Sur Coursera, le taux de no-show est particulièrement élevé. Christine Vauffray avait un jour utilisé une métaphore qui m’avait beaucoup plu. Coursera est un peu comme un hypermarché, avec des centaines de cours dans les rayons. Face à une telle abondance de cours gratuits, beaucoup (dont je fais partie) succombent à la tentation de mettre dans leur caddie tous ceux qui les intéressent (jusqu’à devoir visionner plus 24 h de cours par jour). Mais au moment de passer à la caisse, ils réalisent qu’ils ont eu les yeux plus gros que le ventre, et doivent aller remettre les cours dans leurs rayons. C’est mon à mon sens ce qui explique l’extraordinaire taux de no-show observé au sein de Coursera, et c’est ce qui fait la distinction entre un recrutement quantitatif, et un recrutement plus qualitatif (cf. Où trouver 10.000 étudiants?).
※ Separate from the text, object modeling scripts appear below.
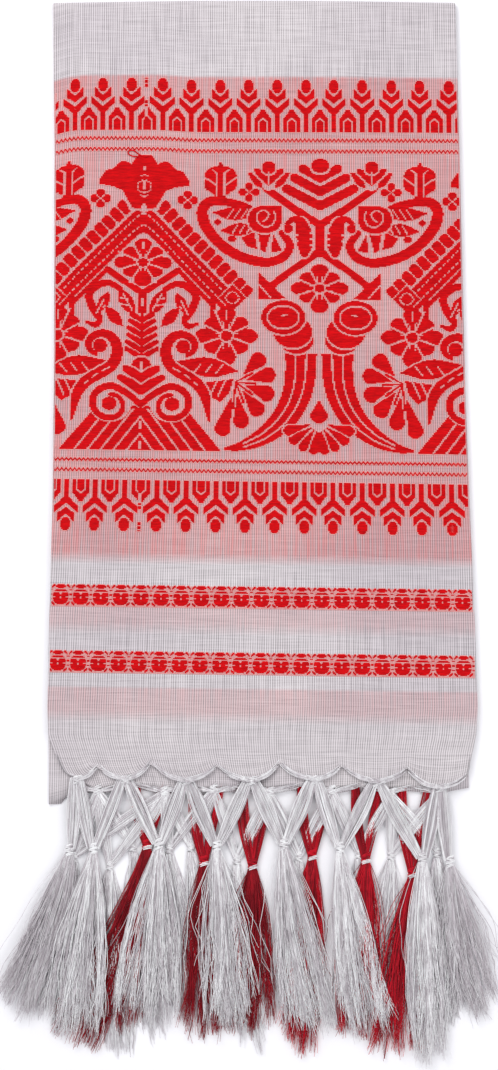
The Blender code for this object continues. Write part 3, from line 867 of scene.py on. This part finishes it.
def draw_horns():
    t = HALF_REPEAT
    centre = ((18, 350, 31), (18.6, 372, 30), (23, 394, 28), (35, 416, 24))
    centre += ((54, 433, 17.5), (74, 443, 10), (92, 447, 3))
    weave(stroke([(t - s, r, w) for s, r, w in centre]))
    skip(oval(t - 20, 338, 30, 13.5, 4))
    for side in (-1, 1):
        line = []
        for (s0, r0, w), (s1, r1, _) in zip(centre, centre[1:]):
            length = math.hypot(s1 - s0, r1 - r0)
            across = side * (r1 - r0) / length * w / 6
            line.append((t - (s0 + across), r0 - side * (s1 - s0) / length * w / 6, 1.7))
        skip(stroke(line))
    for shift, row, wide, high in ((22.5, 338, 16.5, 13.0), (26.5, 329.5, 19.0, 16.0)):
        skip(oval(t - shift, row, wide + 1.8, high + 1.8))
        weave(oval(t - shift, row, wide, high))
    skip(oval(t - 36, 315, 23.4, 18.6))
    weave(oval(t - 36, 315, 21.6, 16.8))
    skip(ring(t - 36, 315, 15.6, 11.4, 1.9))
    skip(stroke(((t - 38, 313.5, 1.4), (t - 32, 312.5, 1.4))))
    weave(drop((t, 397), (t, 411.5), 8.8))
    for head in ((5.5, 446), (15.5, 443), (24.5, 436.5), (30, 427.5)):
        base = (t - head[0] * 0.32, mix(419, head[1], 0.32))
        skip(drop(base, (t - head[0], head[1]), 6.8))
        weave(drop(base, (t - head[0], head[1]), 5.2))


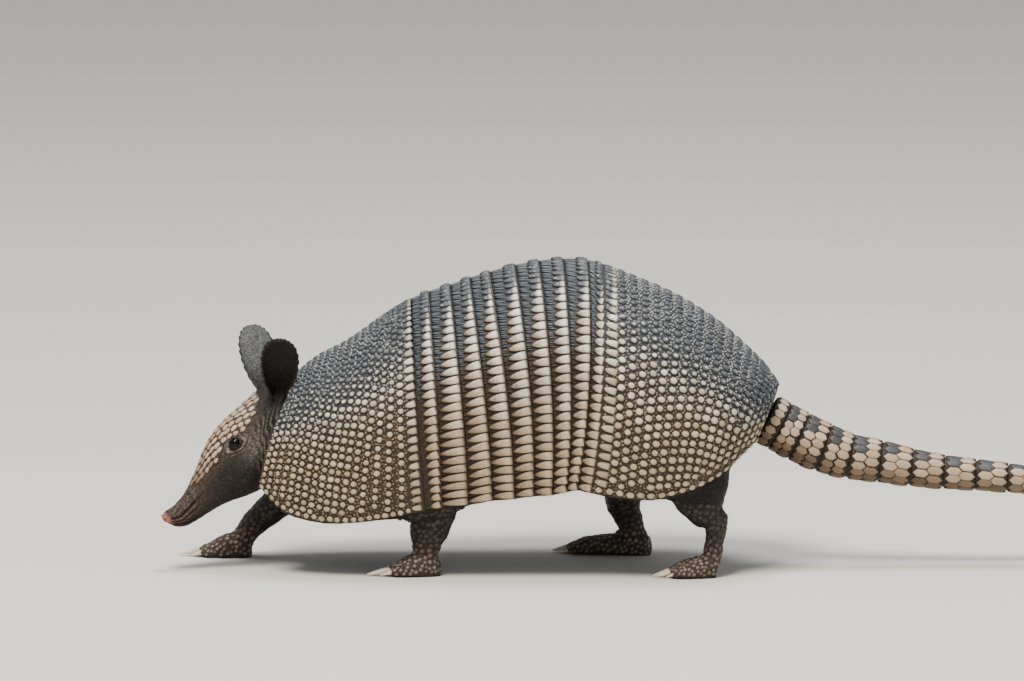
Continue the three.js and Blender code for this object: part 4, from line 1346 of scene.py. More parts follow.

A mon sens, il est utile de garder à l’esprit la diversité des motivations qui sous-tendent l’inscription à un MOOC lorsque l’on parle des taux d’abandon. Les 90% de personnes qui ne passent pas la certification ne correspondent pas uniquement à de l’abandon. Beaucoup sont des auditeurs libres qui utilisent le cours à la manière d’une émission de télé, ou d’une série. Les auditeurs libres peuvent représenter la majorité des participants dans certains cours. Bien sûr certains abandonnent, mais cela ne signifie pas nécessairement que la pédagogie des MOOC soit mauvaise. D’autres facteurs sont à prendre en compte, comme le niveau de difficulté du cours ou la disponibilité. Lorsqu’un cours nécessite plus de 5h de travail personnel par semaine, il est difficile de maintenir une régularité dans son travail pendant parfois plusieurs mois d’affilée, d’autant que la grande majorité des participants suivent les MOOC sur leur temps libre. La pédagogie et la qualité du cours en général ont un impact sur le taux d’abandon, cela va sans dire. Mais mieux vaut chercher à comprendre la dynamique du phénomène avant de jeter les MOOC aux orties sous prétexte qu’ils ne certifient « que » quelques milliers de personnes sur les dizaines de milliers qui y participent.